Information provided:
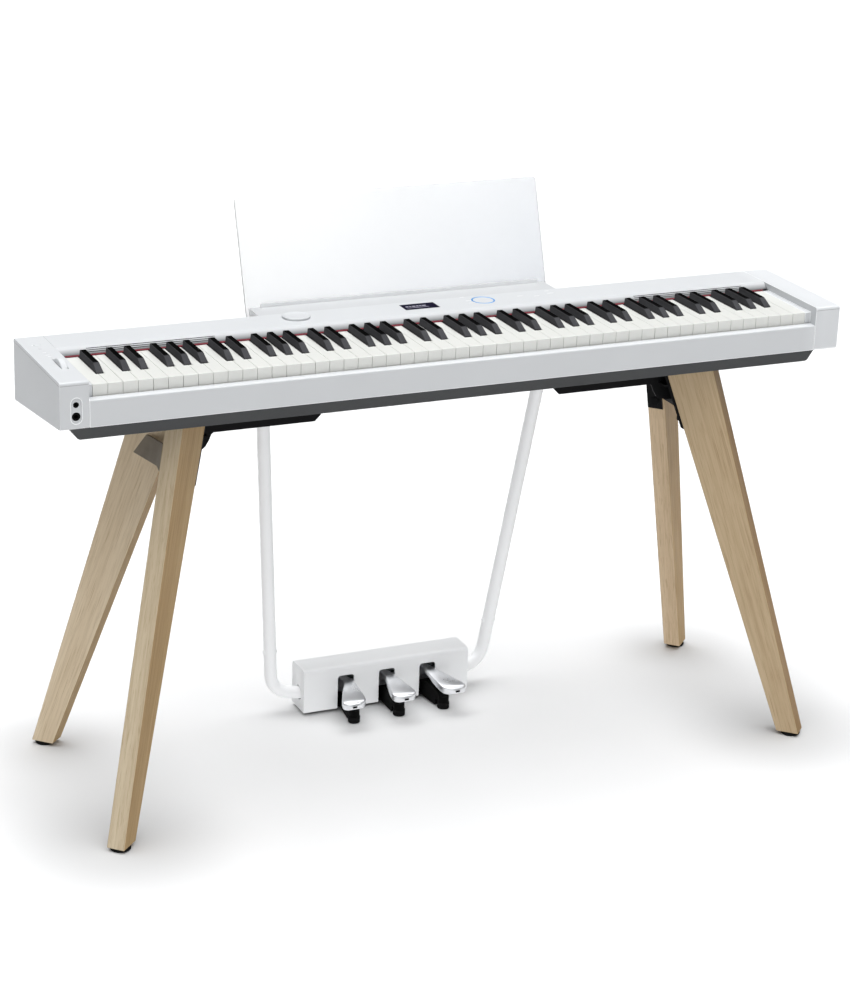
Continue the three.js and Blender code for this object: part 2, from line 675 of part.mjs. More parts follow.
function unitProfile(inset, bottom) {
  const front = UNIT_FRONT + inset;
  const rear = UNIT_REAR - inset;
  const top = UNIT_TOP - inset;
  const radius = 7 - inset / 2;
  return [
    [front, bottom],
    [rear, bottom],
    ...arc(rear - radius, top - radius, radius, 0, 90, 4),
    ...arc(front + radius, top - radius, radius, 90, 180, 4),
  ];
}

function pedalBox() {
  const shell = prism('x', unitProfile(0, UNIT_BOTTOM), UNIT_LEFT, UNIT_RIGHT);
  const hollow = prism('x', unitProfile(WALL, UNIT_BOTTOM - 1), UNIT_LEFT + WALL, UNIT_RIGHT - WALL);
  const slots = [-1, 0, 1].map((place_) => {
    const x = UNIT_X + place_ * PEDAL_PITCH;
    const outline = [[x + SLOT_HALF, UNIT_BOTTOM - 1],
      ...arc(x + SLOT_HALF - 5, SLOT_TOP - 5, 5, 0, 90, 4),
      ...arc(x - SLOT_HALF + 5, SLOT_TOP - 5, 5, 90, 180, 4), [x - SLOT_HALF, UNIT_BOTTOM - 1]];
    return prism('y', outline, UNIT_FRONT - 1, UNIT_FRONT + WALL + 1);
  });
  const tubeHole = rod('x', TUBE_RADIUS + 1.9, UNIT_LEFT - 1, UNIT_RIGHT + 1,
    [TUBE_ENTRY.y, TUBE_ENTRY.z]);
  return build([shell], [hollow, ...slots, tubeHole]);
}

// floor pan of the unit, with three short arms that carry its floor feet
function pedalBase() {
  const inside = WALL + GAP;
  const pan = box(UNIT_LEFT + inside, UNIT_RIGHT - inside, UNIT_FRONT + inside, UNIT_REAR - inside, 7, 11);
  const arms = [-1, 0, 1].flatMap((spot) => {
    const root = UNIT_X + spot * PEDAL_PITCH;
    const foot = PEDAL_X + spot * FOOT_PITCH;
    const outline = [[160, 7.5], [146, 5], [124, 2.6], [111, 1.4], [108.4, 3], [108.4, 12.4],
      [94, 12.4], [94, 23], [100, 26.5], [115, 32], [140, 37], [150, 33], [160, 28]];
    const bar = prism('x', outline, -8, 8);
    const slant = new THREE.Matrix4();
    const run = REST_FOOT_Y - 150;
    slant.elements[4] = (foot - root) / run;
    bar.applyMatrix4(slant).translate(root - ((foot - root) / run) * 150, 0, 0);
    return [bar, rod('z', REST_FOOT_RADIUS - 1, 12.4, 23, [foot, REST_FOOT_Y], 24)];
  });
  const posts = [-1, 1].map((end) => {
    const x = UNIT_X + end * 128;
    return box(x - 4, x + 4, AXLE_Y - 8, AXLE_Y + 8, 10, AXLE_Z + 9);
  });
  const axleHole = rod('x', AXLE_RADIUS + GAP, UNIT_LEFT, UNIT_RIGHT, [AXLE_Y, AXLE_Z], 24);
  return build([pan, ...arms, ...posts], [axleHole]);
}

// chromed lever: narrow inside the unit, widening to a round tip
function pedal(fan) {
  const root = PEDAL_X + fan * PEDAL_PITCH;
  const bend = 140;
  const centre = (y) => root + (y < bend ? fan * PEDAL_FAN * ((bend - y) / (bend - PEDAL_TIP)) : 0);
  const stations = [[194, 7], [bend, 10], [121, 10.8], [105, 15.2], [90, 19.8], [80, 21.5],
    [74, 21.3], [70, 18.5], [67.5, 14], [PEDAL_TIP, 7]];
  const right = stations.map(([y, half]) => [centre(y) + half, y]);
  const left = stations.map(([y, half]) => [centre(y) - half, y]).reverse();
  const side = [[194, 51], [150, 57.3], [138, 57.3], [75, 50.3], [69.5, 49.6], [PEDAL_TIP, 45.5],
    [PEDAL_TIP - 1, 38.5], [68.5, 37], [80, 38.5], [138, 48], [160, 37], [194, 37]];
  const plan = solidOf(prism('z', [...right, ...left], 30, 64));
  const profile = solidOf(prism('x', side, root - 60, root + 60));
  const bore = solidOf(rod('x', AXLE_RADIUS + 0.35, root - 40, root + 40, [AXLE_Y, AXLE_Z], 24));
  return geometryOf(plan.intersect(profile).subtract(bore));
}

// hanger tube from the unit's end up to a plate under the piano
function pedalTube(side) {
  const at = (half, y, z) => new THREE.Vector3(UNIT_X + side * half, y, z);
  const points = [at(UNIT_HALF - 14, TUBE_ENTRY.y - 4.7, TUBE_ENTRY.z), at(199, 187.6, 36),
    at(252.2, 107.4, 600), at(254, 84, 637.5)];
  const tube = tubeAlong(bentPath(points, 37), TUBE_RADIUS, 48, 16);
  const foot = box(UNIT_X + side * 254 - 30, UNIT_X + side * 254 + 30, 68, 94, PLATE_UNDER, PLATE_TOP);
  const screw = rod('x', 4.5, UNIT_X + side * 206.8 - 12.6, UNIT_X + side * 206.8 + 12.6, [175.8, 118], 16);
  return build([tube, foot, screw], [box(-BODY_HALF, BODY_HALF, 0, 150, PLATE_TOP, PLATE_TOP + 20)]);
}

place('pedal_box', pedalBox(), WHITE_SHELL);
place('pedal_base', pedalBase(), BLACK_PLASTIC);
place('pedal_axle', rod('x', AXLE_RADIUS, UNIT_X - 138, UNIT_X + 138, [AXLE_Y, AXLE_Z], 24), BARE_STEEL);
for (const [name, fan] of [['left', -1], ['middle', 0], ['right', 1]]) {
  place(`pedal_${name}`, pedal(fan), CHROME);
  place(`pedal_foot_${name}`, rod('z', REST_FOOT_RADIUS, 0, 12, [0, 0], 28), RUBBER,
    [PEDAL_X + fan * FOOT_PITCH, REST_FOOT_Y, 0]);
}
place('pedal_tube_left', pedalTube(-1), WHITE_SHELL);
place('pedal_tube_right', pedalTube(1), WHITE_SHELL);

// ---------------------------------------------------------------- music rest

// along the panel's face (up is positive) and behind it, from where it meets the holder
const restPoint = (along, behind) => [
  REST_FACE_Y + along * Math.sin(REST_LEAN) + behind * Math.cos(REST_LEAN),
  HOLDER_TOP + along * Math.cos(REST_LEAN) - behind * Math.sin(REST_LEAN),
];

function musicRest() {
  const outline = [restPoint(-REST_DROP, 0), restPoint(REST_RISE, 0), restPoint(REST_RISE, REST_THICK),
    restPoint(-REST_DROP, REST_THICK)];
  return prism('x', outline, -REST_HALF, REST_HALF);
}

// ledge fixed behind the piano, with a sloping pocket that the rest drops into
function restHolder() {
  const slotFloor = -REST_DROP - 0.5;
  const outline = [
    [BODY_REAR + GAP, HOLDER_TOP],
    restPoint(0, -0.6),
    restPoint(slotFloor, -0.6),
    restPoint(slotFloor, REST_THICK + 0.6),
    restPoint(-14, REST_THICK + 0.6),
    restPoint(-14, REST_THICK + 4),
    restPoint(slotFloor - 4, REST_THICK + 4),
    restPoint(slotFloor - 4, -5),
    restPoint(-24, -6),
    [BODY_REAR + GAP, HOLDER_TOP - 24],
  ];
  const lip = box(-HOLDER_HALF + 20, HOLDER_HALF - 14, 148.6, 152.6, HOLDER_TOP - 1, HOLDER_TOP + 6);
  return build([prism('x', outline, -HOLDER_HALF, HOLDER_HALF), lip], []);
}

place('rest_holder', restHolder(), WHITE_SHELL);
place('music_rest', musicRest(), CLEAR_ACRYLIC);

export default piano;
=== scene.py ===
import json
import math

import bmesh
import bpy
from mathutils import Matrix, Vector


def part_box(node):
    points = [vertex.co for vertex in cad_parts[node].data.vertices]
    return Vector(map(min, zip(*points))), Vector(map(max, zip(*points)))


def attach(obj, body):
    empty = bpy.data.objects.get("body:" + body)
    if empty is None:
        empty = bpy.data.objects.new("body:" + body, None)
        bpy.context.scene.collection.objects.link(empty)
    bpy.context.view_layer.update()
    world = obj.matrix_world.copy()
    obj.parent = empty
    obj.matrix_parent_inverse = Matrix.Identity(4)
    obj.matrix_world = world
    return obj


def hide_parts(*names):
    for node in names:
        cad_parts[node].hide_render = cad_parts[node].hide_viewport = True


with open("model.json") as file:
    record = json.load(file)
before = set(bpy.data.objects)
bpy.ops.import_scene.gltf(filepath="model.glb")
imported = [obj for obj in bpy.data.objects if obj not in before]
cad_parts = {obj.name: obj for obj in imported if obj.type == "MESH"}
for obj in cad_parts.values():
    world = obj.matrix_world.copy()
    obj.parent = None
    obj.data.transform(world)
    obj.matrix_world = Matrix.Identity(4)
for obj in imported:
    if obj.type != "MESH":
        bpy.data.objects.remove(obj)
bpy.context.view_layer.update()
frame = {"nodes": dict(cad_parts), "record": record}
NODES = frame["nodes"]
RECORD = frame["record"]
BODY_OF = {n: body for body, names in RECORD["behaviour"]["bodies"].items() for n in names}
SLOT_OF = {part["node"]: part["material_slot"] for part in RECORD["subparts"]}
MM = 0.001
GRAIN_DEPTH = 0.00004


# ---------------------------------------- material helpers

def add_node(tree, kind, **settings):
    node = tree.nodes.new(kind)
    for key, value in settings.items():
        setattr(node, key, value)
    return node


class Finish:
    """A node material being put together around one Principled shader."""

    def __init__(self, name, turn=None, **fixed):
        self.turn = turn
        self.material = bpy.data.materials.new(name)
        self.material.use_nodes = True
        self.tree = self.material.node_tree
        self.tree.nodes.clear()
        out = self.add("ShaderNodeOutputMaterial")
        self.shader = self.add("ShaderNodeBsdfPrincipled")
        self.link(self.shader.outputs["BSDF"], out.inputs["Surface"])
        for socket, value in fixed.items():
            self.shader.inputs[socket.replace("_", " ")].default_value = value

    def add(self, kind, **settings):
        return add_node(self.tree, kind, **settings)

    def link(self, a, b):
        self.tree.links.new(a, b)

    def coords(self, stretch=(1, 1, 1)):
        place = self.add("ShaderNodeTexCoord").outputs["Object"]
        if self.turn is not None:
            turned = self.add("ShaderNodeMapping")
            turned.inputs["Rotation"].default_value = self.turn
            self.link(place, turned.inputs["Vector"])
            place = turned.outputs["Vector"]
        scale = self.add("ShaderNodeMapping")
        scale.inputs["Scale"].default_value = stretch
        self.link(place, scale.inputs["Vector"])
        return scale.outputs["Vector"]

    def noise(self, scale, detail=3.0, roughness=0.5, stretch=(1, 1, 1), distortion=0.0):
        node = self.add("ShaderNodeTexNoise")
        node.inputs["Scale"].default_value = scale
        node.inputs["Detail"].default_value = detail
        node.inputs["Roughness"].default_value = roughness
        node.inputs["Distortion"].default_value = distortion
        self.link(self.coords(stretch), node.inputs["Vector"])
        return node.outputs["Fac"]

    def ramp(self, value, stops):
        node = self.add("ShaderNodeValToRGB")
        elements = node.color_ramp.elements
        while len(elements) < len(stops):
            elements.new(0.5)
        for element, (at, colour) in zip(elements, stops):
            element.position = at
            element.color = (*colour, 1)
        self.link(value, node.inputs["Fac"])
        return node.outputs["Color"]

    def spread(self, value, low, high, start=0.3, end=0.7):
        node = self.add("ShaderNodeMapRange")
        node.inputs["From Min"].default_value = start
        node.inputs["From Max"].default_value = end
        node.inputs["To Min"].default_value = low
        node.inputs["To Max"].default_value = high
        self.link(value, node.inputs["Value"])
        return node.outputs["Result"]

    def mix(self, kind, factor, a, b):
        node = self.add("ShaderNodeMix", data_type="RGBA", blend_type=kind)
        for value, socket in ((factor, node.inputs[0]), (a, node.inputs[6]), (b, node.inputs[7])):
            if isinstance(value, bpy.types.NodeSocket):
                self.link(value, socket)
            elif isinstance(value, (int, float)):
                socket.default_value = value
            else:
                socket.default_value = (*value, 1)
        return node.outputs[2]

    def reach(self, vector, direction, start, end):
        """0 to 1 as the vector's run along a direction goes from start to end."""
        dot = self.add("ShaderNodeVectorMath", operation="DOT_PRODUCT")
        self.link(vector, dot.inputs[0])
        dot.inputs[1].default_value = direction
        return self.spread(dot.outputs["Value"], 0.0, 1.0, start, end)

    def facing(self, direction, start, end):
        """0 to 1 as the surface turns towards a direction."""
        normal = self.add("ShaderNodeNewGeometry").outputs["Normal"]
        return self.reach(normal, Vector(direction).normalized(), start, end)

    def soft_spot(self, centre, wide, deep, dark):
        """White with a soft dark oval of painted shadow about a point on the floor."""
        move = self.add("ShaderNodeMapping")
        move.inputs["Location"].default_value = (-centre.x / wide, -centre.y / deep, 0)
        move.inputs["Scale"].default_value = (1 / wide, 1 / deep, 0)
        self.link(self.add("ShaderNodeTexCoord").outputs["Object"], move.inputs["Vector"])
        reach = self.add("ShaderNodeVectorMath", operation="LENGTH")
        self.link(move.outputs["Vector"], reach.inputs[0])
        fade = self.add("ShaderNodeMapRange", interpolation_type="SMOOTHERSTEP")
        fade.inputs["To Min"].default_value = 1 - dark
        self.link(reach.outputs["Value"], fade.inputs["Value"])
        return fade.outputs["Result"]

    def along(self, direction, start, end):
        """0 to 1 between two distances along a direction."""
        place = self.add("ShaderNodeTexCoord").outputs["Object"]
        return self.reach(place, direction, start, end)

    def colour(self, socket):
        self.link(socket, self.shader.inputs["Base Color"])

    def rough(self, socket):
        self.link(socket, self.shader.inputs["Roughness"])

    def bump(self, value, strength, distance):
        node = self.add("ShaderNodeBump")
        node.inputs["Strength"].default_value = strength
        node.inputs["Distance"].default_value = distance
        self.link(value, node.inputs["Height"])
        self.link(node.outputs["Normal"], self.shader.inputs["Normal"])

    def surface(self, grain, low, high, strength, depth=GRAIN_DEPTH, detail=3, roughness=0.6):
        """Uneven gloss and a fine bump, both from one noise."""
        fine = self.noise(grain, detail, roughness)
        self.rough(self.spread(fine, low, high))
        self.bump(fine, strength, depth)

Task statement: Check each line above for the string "points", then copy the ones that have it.

Exercise output:
  const points = [at(UNIT_HALF - 14, TUBE_ENTRY.y - 4.7, TUBE_ENTRY.z), at(199, 187.6, 36),
  const tube = tubeAlong(bentPath(points, 37), TUBE_RADIUS, 48, 16);
    points = [vertex.co for vertex in cad_parts[node].data.vertices]
    return Vector(map(min, zip(*points))), Vector(map(max, zip(*points)))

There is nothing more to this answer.